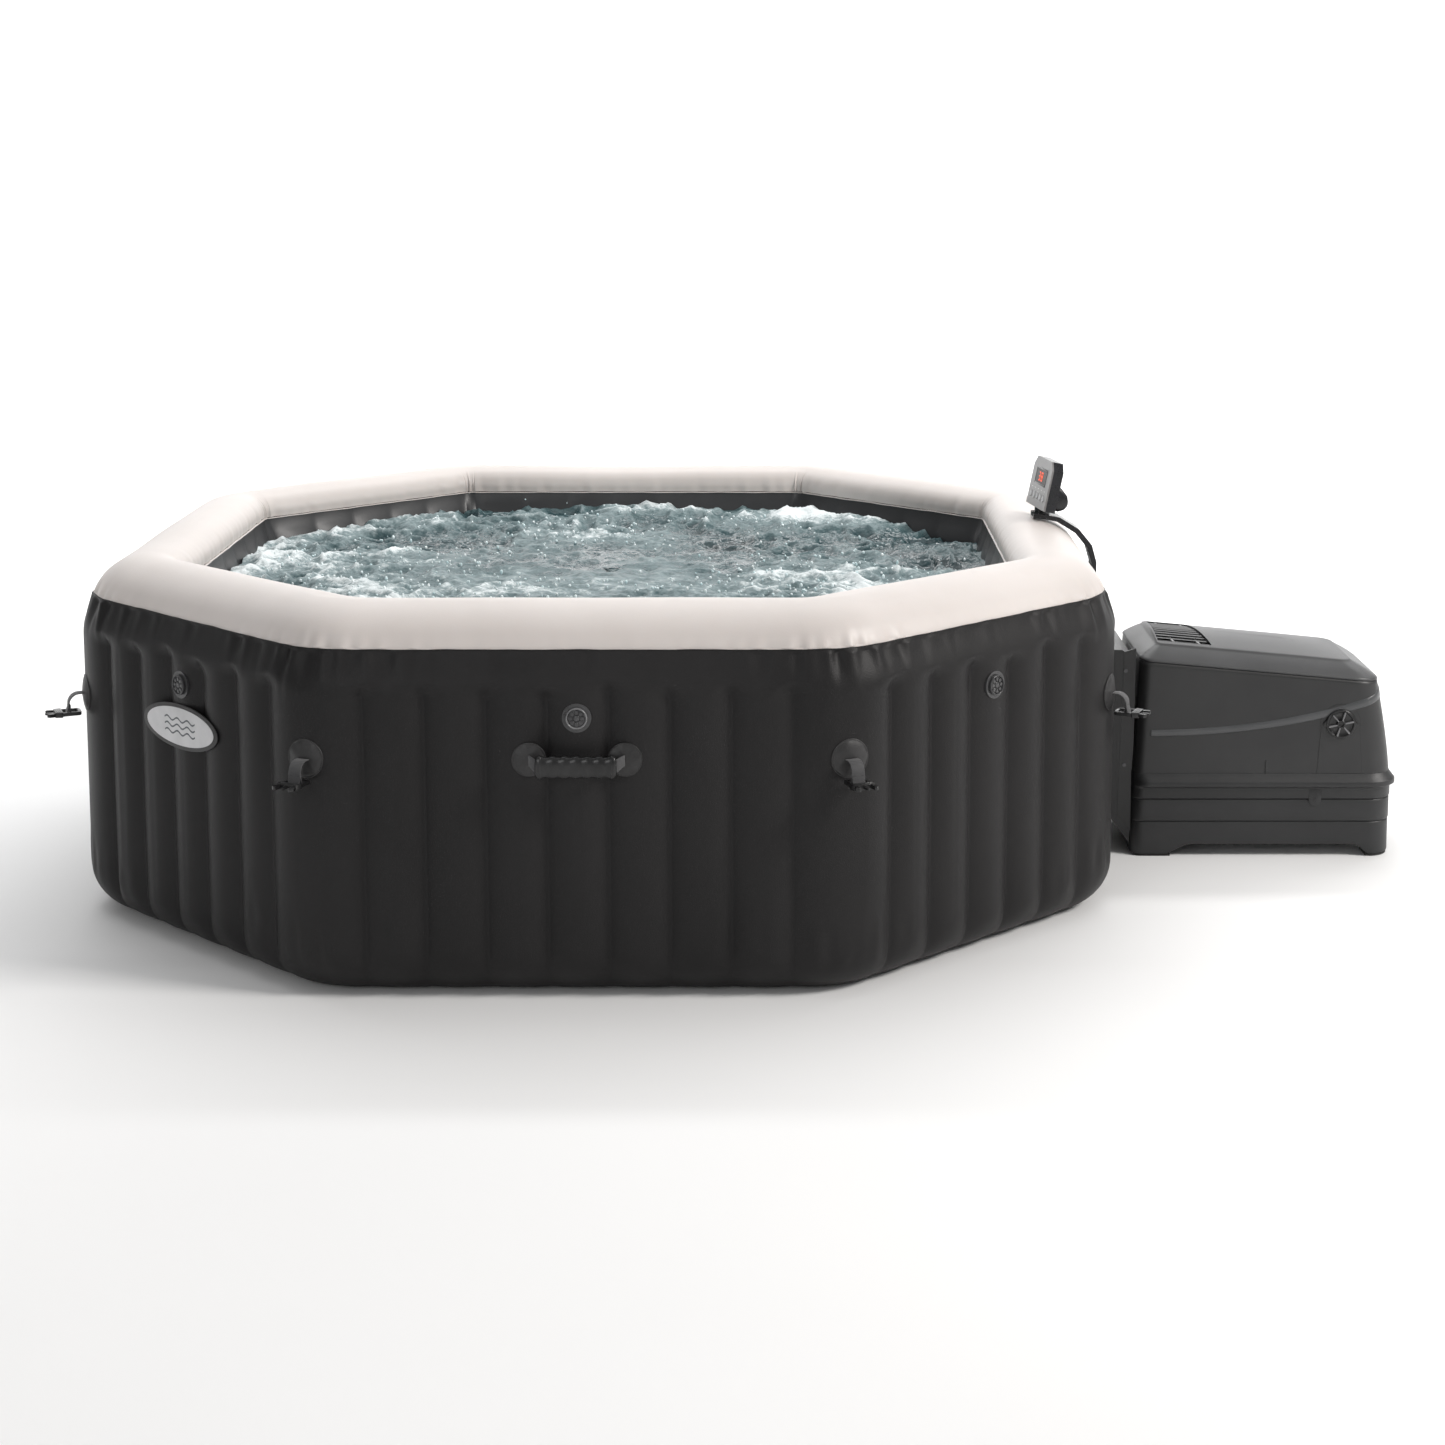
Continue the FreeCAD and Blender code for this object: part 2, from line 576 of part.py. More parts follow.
def make_filter():
    x = CAP_X
    front = PUMP_Y[0]
    knob = rod(CAP_R, (x, front - 9, CAP_Z), (x, front - 2, CAP_Z))
    for i in range(CAP_SPOKES):
        spoke = box((x + 7, x + 26), (front - 12, front - 9), (CAP_Z - 2.5, CAP_Z + 2.5))
        spoke.rotate(Vector(x, 0, CAP_Z), Vector(0, 1, 0), 360 / CAP_SPOKES * i)
        knob = knob.fuse(spoke)
    for side in (-1, 1):
        ear = box((x - 6, x + 6), (front - 9, front - 3), (CAP_Z + CAP_R - 2, CAP_Z + CAP_R + 5))
        ear.rotate(Vector(x, 0, CAP_Z), Vector(0, 1, 0), 90 * side)
        knob = knob.fuse(ear)
    knob = knob.fuse(rod(CAP_R - 9, (x, front - 2, CAP_Z), (x, front + 10, CAP_Z)))
    export(knob, "filter_cap")
    can = rod(CAN_R, (x, front + 12, CAP_Z), (x, front + CAN_LENGTH, CAP_Z))
    can = can.cut(rod(CAN_R - 3, (x, front + 15, CAP_Z), (x, front + CAN_LENGTH - 3, CAP_Z)))
    export(can.cut(rod(20, (x, front + 11, CAP_Z), (x, front + 16, CAP_Z))), "filter_canister")
    cartridge = tube(CARTRIDGE_R, 16, (x, front + 20, CAP_Z), (x, front + CAN_LENGTH - 8, CAP_Z))
    for i in range(PLEATS):
        deep = (x + CARTRIDGE_R - 4, x + CARTRIDGE_R + 2)
        pleat = box(deep, (front + 30, front + CAN_LENGTH - 18), (CAP_Z - 2, CAP_Z + 2))
        pleat.rotate(Vector(x, 0, CAP_Z), Vector(0, 1, 0), 360 / PLEATS * i)
        cartridge = cartridge.cut(pleat)
    export(cartridge, "filter_cartridge")


def make_machinery():
    y, z = INLET
    left, right = VOLUTE_X
    export(rod(MOTOR_R, (MOTOR_X[0], y, z), (MOTOR_X[1], y, z)), "pump_motor")
    volute = rod(VOLUTE_R, (left, y, z), (right, y, z))
    volute = volute.cut(rod(VOLUTE_R - 10, (left + 4, y, z), (right - 4, y, z)))
    volute = volute.cut(rod(PIPE_BORE, (left - 10, y, z), (left + 10, y, z)))
    volute = volute.cut(rod(7, (right - 10, y, z), (right + 10, y, z)))
    export(volute, "pump_volute")
    impeller = rod(IMPELLER_R, (right - 18, y, z), (right - 14, y, z))
    impeller = impeller.fuse(rod(10, (left + 16, y, z), (right - 8, y, z)))
    for i in range(IMPELLER_BLADES):
        blade = box((left + 17, right - 18), (y + 9, y + IMPELLER_R - 2), (z - 1.5, z + 1.5))
        blade.rotate(Vector(0, y, z), Vector(1, 0, 0), 360 / IMPELLER_BLADES * i)
        impeller = impeller.fuse(blade)
    export(impeller, "impeller")
    x, y = BLOWER
    low, high = BLOWER_Z
    shell = rod(BLOWER_R, (x, y, low), (x, y, high)).cut(rod(BLOWER_R - 4, (x, y, low + 4), (x, y, high - 4)))
    shell = shell.cut(rod(PIPE_BORE, (AIR_RISER_X, AIR[0], low - 5), (AIR_RISER_X, AIR[0], low + 10)))
    export(shell, "air_blower")
    disc_top = low + 46
    fan = rod(12, (x, y, low + 10), (x, y, high - 10))
    fan = fan.fuse(rod(FAN_R, (x, y, disc_top - 4), (x, y, disc_top)))
    for i in range(FAN_BLADES):
        blade = box((x + 20, x + FAN_R - 2), (y - 1.5, y + 1.5), (disc_top, high - 18))
        blade.rotate(Vector(x, y, 0), Vector(0, 0, 1), 360 / FAN_BLADES * i)
        fan = fan.fuse(blade)
    export(fan, "blower_fan")
    export(tube(HEATER_R, PIPE_R + 0.5, (HEATER_X[0], *OUTLET), (HEATER_X[1], *OUTLET)), "heater_tube")
    export(box((1400, 1560), (150, 153), (190, 300)), "circuit_board")


# ---------------------------------------------------------------- the control panel

def on_panel(shape):
    """A shape made upright with its front face at x = 0, leaned and turned to its place on the rim."""
    shape = shape.copy()
    shape.rotate(Vector(0, 0, 0), Vector(0, 1, 0), PANEL_LEAN)
    shape.rotate(Vector(0, 0, 0), Vector(0, 0, 1), PANEL_SWIVEL)
    shape.translate(Vector(*PANEL_AT))
    return shape


def panel_block(depth, shrink=0.0):
    """The panel's outline, with cut top corners, between two depths."""
    half = PANEL_SIZE[1] / 2 - shrink
    top = PANEL_SIZE[2] - shrink
    low = shrink
    cut = PANEL_CUT
    points = [(-half, low), (half, low), (half, top - cut), (half - cut, top), (cut - half, top),
              (-half, top - cut)]
    outline = [Vector(depth[0], y, z) for y, z in points]
    return Part.Face(Part.makePolygon(outline + outline[:1])).extrude(Vector(depth[1] - depth[0], 0, 0))


def key_places():
    first = -KEY_STEP * (KEY_COUNT - 1) / 2
    return [first + KEY_STEP * i for i in range(KEY_COUNT)]


def make_panel():
    deep = PANEL_SIZE[0]
    housing = panel_block((4, deep)).cut(panel_block((3, deep - 3), 3))
    export(on_panel(housing), "panel_housing")
    bezel = panel_block((0, 4 - GAP)).cut(box((-1, 5), *WINDOW))
    for y in key_places():
        bezel = bezel.cut(rod(KEY_R + 0.4, (-1, y, KEY_Z), (5, y, KEY_Z)))
    export(on_panel(bezel), "panel_bezel")
    across, up = [(low + GAP, high - GAP) for low, high in WINDOW]
    pane = box((-0.5, 3), across, up)
    export(on_panel(pane), "display_window")
    export(on_panel(panel_block((11, 13), 6)), "panel_board")
    for i, y in enumerate(key_places()):
        key = rod(KEY_R, (-1.2, y, KEY_Z), (6, y, KEY_Z)).fuse(rod(2.5, (6, y, KEY_Z), (9, y, KEY_Z)))
        export(on_panel(key), "key_%d" % (i + 1))


def make_bracket():
    """The curved arm over the tub's rim, with the seat that the panel turns on."""
    middle = PANEL_AT[1]
    inside = [(HALF + 2, COWL_TOP + 1), (HALF + 2, 596), (HALF - 8, 630), (HALF - 34, 662), (HALF - 72, 686),
              (HALF - 108, 693), (HALF - 122, 693)]
    outside = [(HALF - 122, 702), (HALF - 106, 702), (HALF - 66, 695), (HALF - 26, 670), (HALF + 2, 636),
               (HALF + 12, 600), (HALF + 12, COWL_TOP + 1)]
    outline = [Vector(x, middle - ARM_HALF, z) for x, z in inside + outside]
    arm = Part.Face(Part.makePolygon(outline + outline[:1])).extrude(Vector(0, 2 * ARM_HALF, 0))
    pivot_x = PANEL_AT[0] + POST_R
    seat = rod(SEAT_R, (pivot_x, middle, SEAT_TOP - 8), (pivot_x, middle, SEAT_TOP))
    export(arm.fuse(seat), "panel_bracket")
    post = rod(POST_R, (pivot_x, middle, SEAT_TOP + GAP), (pivot_x, middle, POST_TOP))
    export(post.cut(on_panel(box((-60, 60), (-90, 90), (0, 200)))), "panel_post")


def main():
    os.makedirs("parts", exist_ok=True)
    make_wall()
    make_floor()
    make_valves()
    make_straps()
    make_handles()
    make_badge()
    make_plumbing()
    make_tray()
    make_covers()
    make_trim()
    make_cowl()
    make_filter()
    make_machinery()
    make_panel()
    make_bracket()


main()
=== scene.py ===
"""Looks for the inflatable hot tub: skins, water, webbing, clips, pump covers and panel over the CAD."""
import json
import math

import bpy
import bmesh
import numpy as np
from mathutils import Matrix, Vector


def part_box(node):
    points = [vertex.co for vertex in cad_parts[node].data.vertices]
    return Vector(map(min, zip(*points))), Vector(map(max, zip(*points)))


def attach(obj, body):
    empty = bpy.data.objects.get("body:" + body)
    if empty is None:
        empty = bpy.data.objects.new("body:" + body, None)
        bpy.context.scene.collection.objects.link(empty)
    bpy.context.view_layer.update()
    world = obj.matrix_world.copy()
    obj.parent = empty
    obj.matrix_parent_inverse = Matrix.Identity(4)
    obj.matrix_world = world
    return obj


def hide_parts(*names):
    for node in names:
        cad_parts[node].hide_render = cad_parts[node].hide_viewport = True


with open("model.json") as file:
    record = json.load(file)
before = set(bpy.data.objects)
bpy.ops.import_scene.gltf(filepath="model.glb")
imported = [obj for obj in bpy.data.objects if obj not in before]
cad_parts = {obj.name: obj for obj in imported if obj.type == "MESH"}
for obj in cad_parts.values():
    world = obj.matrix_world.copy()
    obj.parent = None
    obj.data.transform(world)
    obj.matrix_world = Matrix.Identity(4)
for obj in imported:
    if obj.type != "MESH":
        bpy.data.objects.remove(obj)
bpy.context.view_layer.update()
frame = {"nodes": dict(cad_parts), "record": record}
NODES = frame["nodes"]
TUB = "tub"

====

§ YOUR INSTRUCTIONS: What is the number of lines in the data holding the word "imported"? Reply with that number only.

§ FINISHED TASK: 3